# COLLECTED DATA
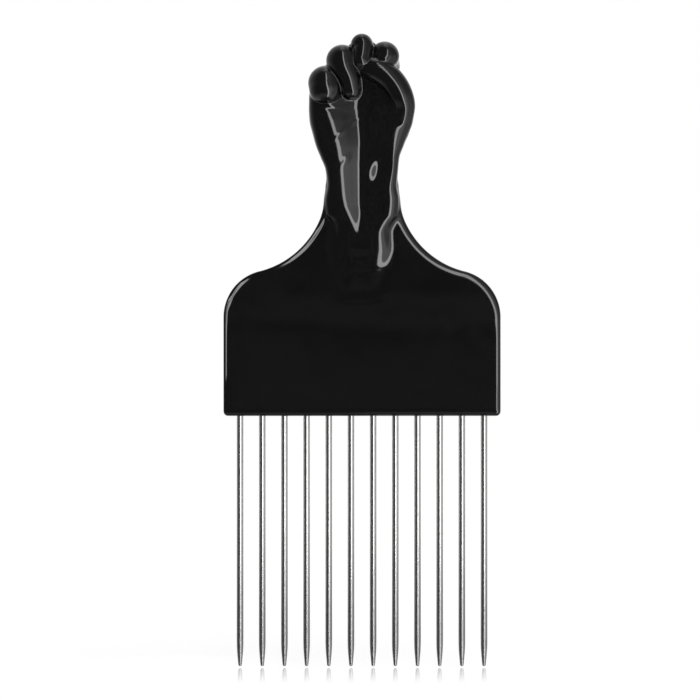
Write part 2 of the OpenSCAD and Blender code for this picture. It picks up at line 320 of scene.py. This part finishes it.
# The palm's sections: height above the neck as a share of the fist's, its left and right border as
# shares of the fist's width, and its front and back as shares of the fist's thickness
palmShares = [
    [0.100, 0.345, 0.340, 0.365, 0.350], [0.182, 0.391, 0.353, 0.380, 0.365],
    [0.260, 0.436, 0.393, 0.385, 0.375], [0.340, 0.466, 0.437, 0.385, 0.385],
    [0.420, 0.490, 0.480, 0.380, 0.395], [0.512, 0.503, 0.497, 0.345, 0.405],
    [0.596, 0.501, 0.450, 0.290, 0.410], [0.715, 0.392, 0.375, 0.235, 0.385],
    [0.811, 0.273, 0.273, 0.160, 0.320], [0.883, 0.137, 0.170, 0.055, 0.160]]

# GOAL
Extract the data in full. Keep it word for word.

# EXERCISE RESULT
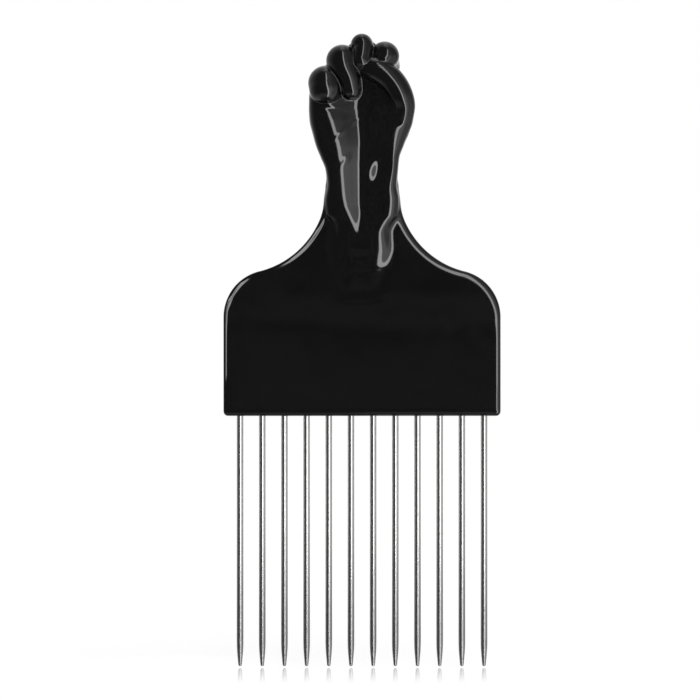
Write part 2 of the OpenSCAD and Blender code for this picture. It picks up at line 320 of scene.py. This part finishes it.
# The palm's sections: height above the neck as a share of the fist's, its left and right border as
# shares of the fist's width, and its front and back as shares of the fist's thickness
palmShares = [
    [0.100, 0.345, 0.340, 0.365, 0.350], [0.182, 0.391, 0.353, 0.380, 0.365],
    [0.260, 0.436, 0.393, 0.385, 0.375], [0.340, 0.466, 0.437, 0.385, 0.385],
    [0.420, 0.490, 0.480, 0.380, 0.395], [0.512, 0.503, 0.497, 0.345, 0.405],
    [0.596, 0.501, 0.450, 0.290, 0.410], [0.715, 0.392, 0.375, 0.235, 0.385],
    [0.811, 0.273, 0.273, 0.160, 0.320], [0.883, 0.137, 0.170, 0.055, 0.160]]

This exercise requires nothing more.